The biggest criticism of Dan Quinn that has nothing to do with his sometimes disastrous clock management has to do with the way he delegates. Like many head coaches before him, Quinn came up the ranks on one side of the ball, having primarily served as a defensive coach and defensive coordinator en route to Atlanta. To no one’s surprise, he has been extremely active in shaping this defense and even calling plays for it, and Quinn is the primary architect of the unit you see today.
Even on that side of the ball, Quinn tries to be reasonable hands off with Marquand Manuel, a very gifted coach in his own right. When it comes to the offense and special teams, however, Quinn has by his own admission had very little involvement. After that criticism intensified for the second straight postseason, though, Quinn appears to be changing his stance.
What this actually means in practice is anyone’s guess, to be frank. Quinn could certainly try his hand at some involvement in play calling and almost certainly will be more involved with game planning, but he’s not going to morph into a miracle worker on that side of the ball. Ditto special teams, where he might have some valuable input in terms of a player’s roles, but isn’t likely to start dictating the way his players block, for example. It’s all likely to add up to an increased level of involvement and awareness, but is unlikely to translate into Quinn suddenly seizing control of anything and/or overruling his coaches.
I’ll go on record and say that while I don’t think increased involvement from Quinn is a bad thing, I’m not sure it’s going to result in anything more than some nice offseason stories with Quinn looking at Steve Sarkisian with his brow furrowed.

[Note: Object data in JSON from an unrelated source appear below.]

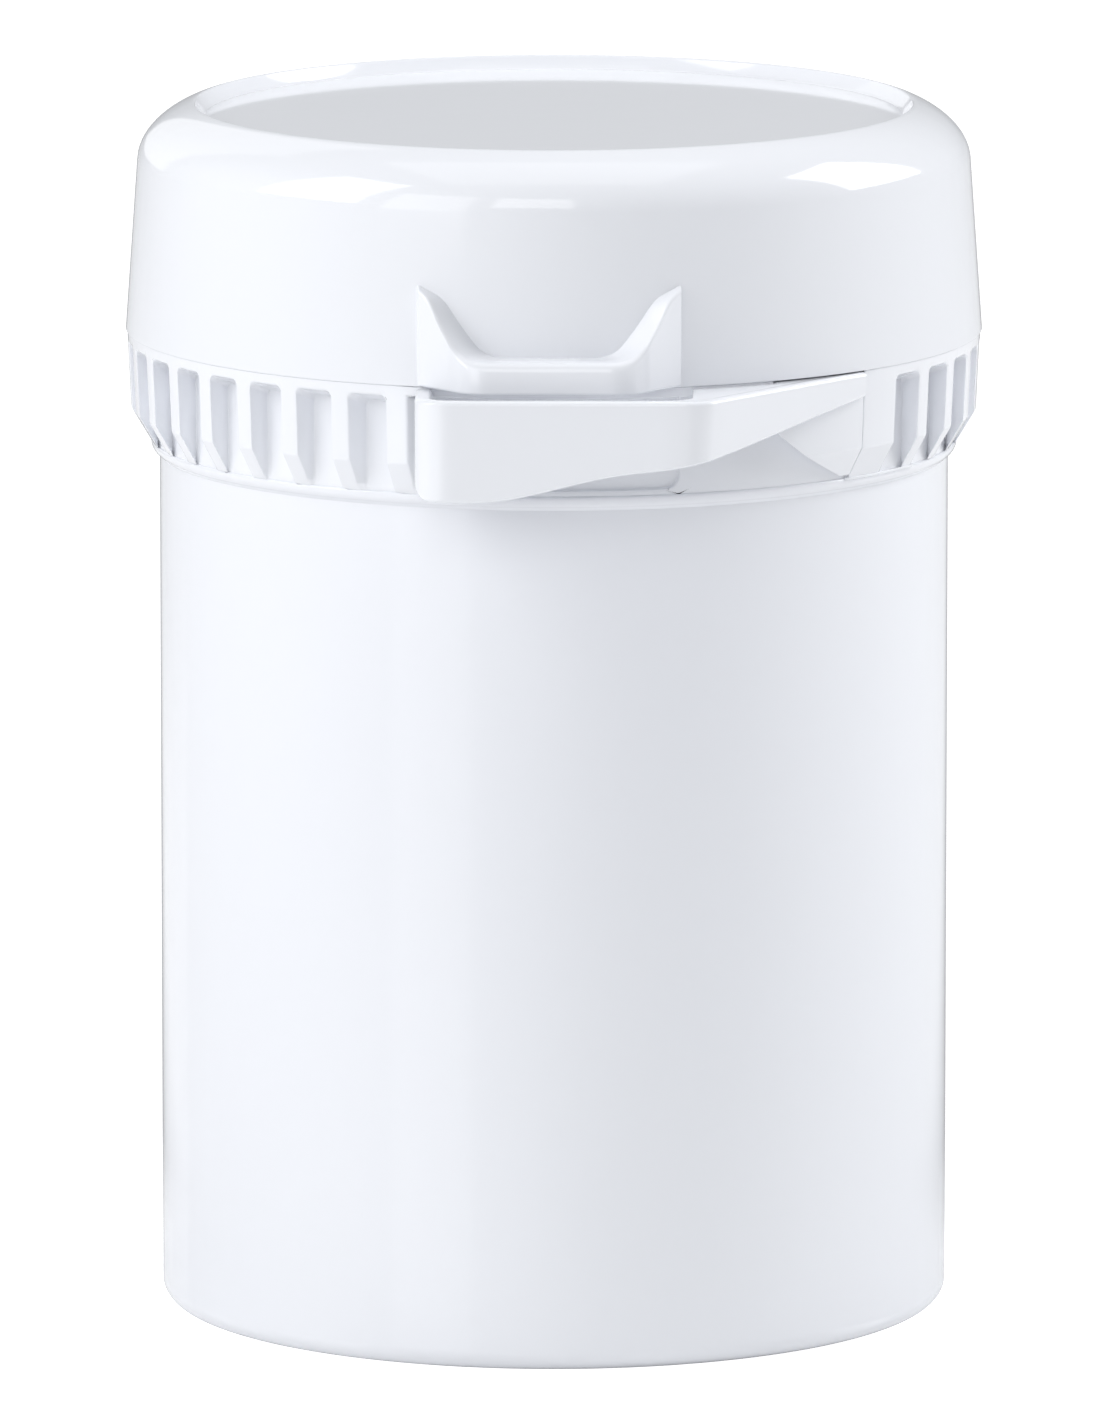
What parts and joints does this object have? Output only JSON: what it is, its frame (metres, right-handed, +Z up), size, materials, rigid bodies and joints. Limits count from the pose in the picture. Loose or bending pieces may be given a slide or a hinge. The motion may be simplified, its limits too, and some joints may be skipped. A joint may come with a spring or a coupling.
{
  "type": "plastic pot with lid",
  "caption": "Round white plastic pot with a ribbed tamper-evident collar, a tear-off front tab and a strap-hinged snap lid with a thumb lug, for glue, gouache or ink.",
  "frame": {"origin": "centre of the pot's base, in the plane it stands on", "axes": "+Z up along the pot's axis, -Y towards the lug and the tear tab at the front, +X to the right seen from the front"},
  "size_m": [0.0716, 0.0785, 0.1014],
  "materials": {
    "pot_white": "gloss",
    "closure_white": "gloss"
  },
  "bodies": {
    "pot_and_collar": {"pot": "pot_white", "collar": "closure_white", "hinge_left_collar_leaf": "closure_white", "hinge_right_collar_leaf": "closure_white"},
    "lid": {"lid": "closure_white", "hinge_left_lid_leaf": "closure_white", "hinge_right_lid_leaf": "closure_white"},
    "tear_tab": {"tear_tab": "closure_white"}
  },
  "joints": [
    {"name": "lid_hinge", "type": "hinge", "parent": "pot_and_collar", "child": "lid", "pos_m": [0, 0.0368, 0.08242], "axis": [-1, 0, 0], "range_deg": [0, 150]},
    {"name": "tab_tear", "type": "hinge", "parent": "pot_and_collar", "child": "tear_tab", "pos_m": [0.02579, -0.0247, 0.0782], "axis": [0, 0, 1], "range_deg": [0, 90]}
  ]
}
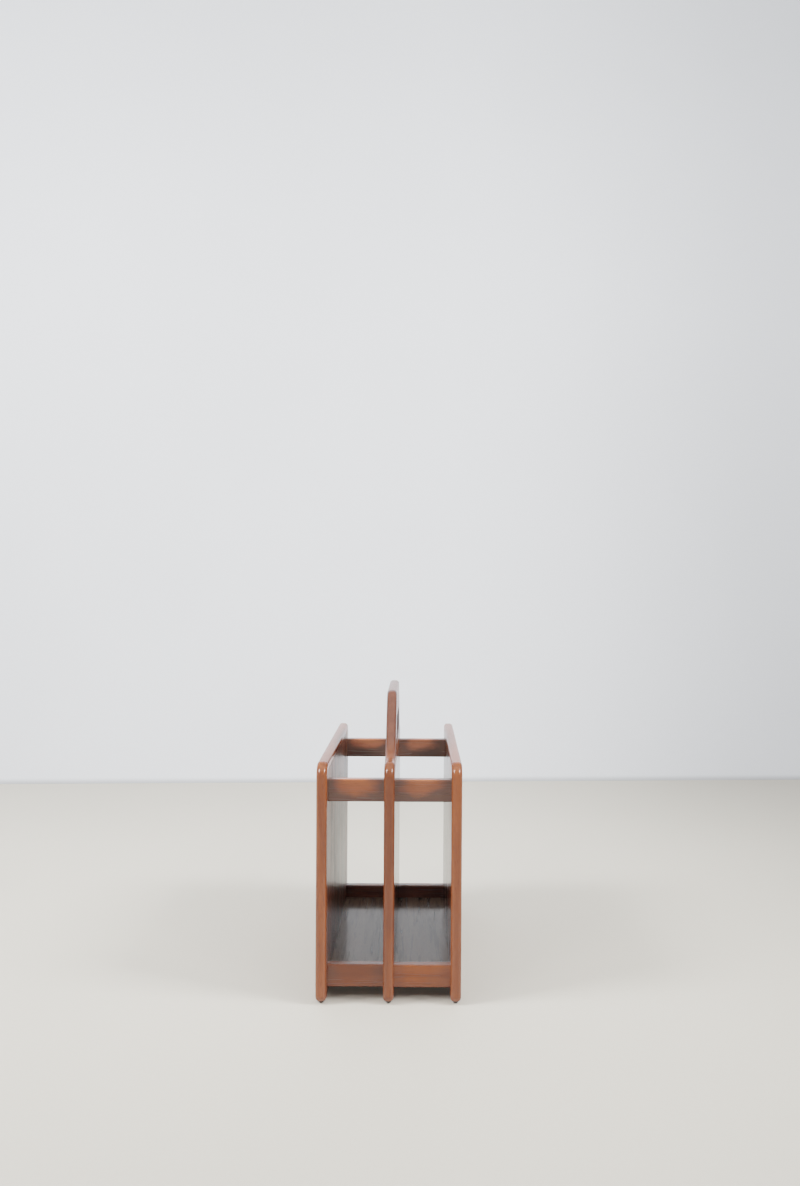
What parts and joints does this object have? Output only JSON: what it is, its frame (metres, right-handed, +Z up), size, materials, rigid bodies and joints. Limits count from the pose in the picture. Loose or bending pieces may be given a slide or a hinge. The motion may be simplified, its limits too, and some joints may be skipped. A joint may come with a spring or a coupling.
{
  "type": "magazine rack",
  "caption": "Freestanding wooden magazine rack: open bays between upright side panels joined by cross rails, with a taller centre divider whose hand hole makes a carrying handle.",
  "frame": {"origin": "on the floor, at the middle of the rack's footprint", "axes": "+X across the bays, towards the right panel as seen from the front; +Y from the front end towards the rear end; +Z up"},
  "size_m": [0.22, 0.44, 0.461],
  "materials": {
    "face_veneer": "satin lacquer, upright grain with dark streaks",
    "solid_edge_wood": "satin lacquer, plain even grain",
    "rail_wood": "satin lacquer, grain along the rail",
    "bottom_board_wood": "satin lacquer, dark streaky grain",
    "core_board": "raw, not seen",
    "dowel_wood": "raw, not seen",
    "glide_metal": "dark satin",
    "nail_steel": "bright, not seen"
  },
  "bodies": {
    "root": {"left_panel_core": "core_board", "left_panel_outer_veneer": "face_veneer", "left_panel_inner_veneer": "face_veneer", "left_panel_front_lipping": "solid_edge_wood", "left_panel_rear_lipping": "solid_edge_wood", "left_panel_top_lipping": "solid_edge_wood", "left_panel_foot_lipping": "solid_edge_wood", "right_panel_core": "core_board", "right_panel_outer_veneer": "face_veneer", "right_panel_inner_veneer": "face_veneer", "right_panel_front_lipping": "solid_edge_wood", "right_panel_rear_lipping": "solid_edge_wood", "right_panel_top_lipping": "solid_edge_wood", "right_panel_foot_lipping": "solid_edge_wood", "centre_panel_core": "core_board", "centre_panel_left_veneer": "face_veneer", "centre_panel_right_veneer": "face_veneer", "centre_panel_front_lipping": "solid_edge_wood", "centre_panel_rear_lipping": "solid_edge_wood", "centre_panel_foot_lipping": "solid_edge_wood", "handle_board": "solid_edge_wood", "handle_tongue": "core_board", "front_top_rail_left": "rail_wood", "front_top_rail_right": "rail_wood", "rear_top_rail_left": "rail_wood", "rear_top_rail_right": "rail_wood", "front_bottom_rail_left": "rail_wood", "front_bottom_rail_right": "rail_wood", "rear_bottom_rail_left": "rail_wood", "rear_bottom_rail_right": "rail_wood", "bottom_board_left": "bottom_board_wood", "bottom_board_right": "bottom_board_wood", "side_dowels": "dowel_wood", "through_dowels": "dowel_wood", "glide_front_left": "glide_metal", "glide_front_centre": "glide_metal", "glide_front_right": "glide_metal", "glide_rear_left": "glide_metal", "glide_rear_centre": "glide_metal", "glide_rear_right": "glide_metal", "glide_nails": "nail_steel"}
  },
  "joints": []
}
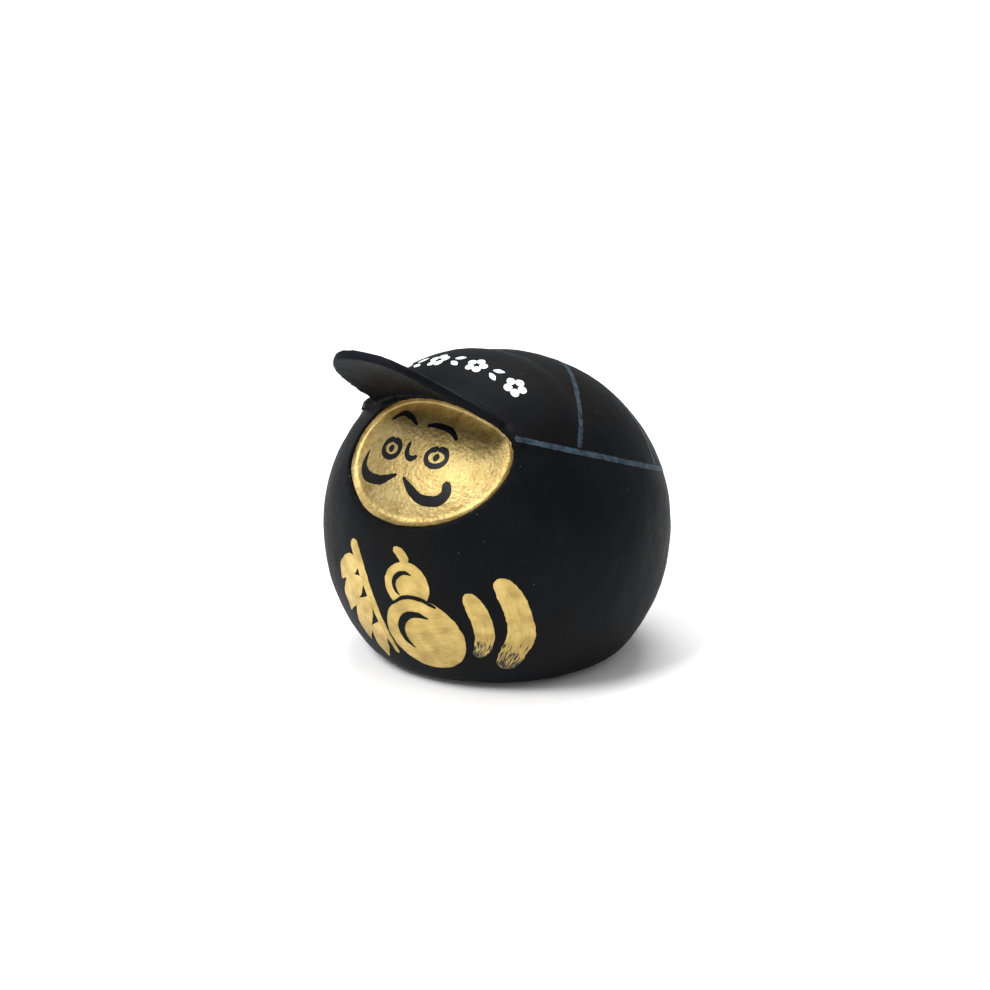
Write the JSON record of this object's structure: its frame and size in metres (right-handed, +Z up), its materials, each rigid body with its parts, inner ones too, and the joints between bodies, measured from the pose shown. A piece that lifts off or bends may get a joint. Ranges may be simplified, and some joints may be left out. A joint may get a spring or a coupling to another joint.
{
  "type": "daruma doll",
  "caption": "Round black papier-mache daruma doll with a recessed gold face, an upturned cap visor and gold brush painting on its belly.",
  "frame": {"origin": "on the ground, under the middle of the round body, in the plane of the base paper's underside", "axes": "+Z up, the face and visor look along -Y, +X to the right of a person who faces the doll"},
  "size_m": [0.11, 0.1171, 0.1078],
  "materials": {
    "paper_pulp": "matte",
    "black_paint": "matte",
    "washi_paper": "matte",
    "clay": "matte",
    "base_paper": "matte",
    "card": "matte",
    "visor_paint": "matte",
    "face_gold": "satin",
    "brush_black": "satin",
    "line_paint": "matte",
    "white_paint": "matte",
    "brush_gold": "satin"
  },
  "bodies": {
    "root": {"paper_shell": "paper_pulp", "black_coat": "black_paint", "back_slit_strip": "washi_paper", "clay_weight": "clay", "base_paper": "base_paper", "visor_board": "card", "visor_wrap": "visor_paint", "visor_root_bead": "visor_paint", "face_gold": "face_gold", "brow_left": "brush_black", "brow_right": "brush_black", "moustache_left": "brush_black", "moustache_right": "brush_black", "nose_mark": "brush_black", "eye_left": "brush_black", "eye_right": "brush_black", "cap_hem_line": "line_paint", "cap_seam_front_left": "line_paint", "cap_seam_front_right": "line_paint", "cap_seam_rear_left": "line_paint", "cap_seam_rear_right": "line_paint", "cap_seam_back": "line_paint", "cap_blossoms": "white_paint", "cap_leaves": "white_paint", "belly_gourd": "brush_gold", "belly_sprig": "brush_gold", "robe_stripe_inner": "brush_gold", "robe_stripe_outer": "brush_gold"}
  },
  "joints": []
}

Quinn is a defensive coach, and the vast majority of coaches in the NFL delegate significant control to assistants, and play calling duties on at least one side of the ball. The whole backlash against Quinn ignores that this is the reality for much of the NFL, and there really is nothing unique about a coach deferring to his coordinators.
It’s being framed as a negative here because the Falcons have twice blown winnable playoff games thanks to inept performances by offensive coordinators, however, which certainly makes it feel like something that needs to be addressed. I think it’s encouraging that Quinn recognizes that, at the very least.
That said, would I like Quinn to feel comfortable making that call if, for example, someone were to elect not to run the ball at all with a massive lead? Yes. There is very little downside to the team’s head coach becoming a more complete coach, but I hope this team continues to try to build the strongest possible coaching staff, and Quinn can continue to focus on building the roster, improving his gameday decision-making, and coming up with great t-shirt slogans.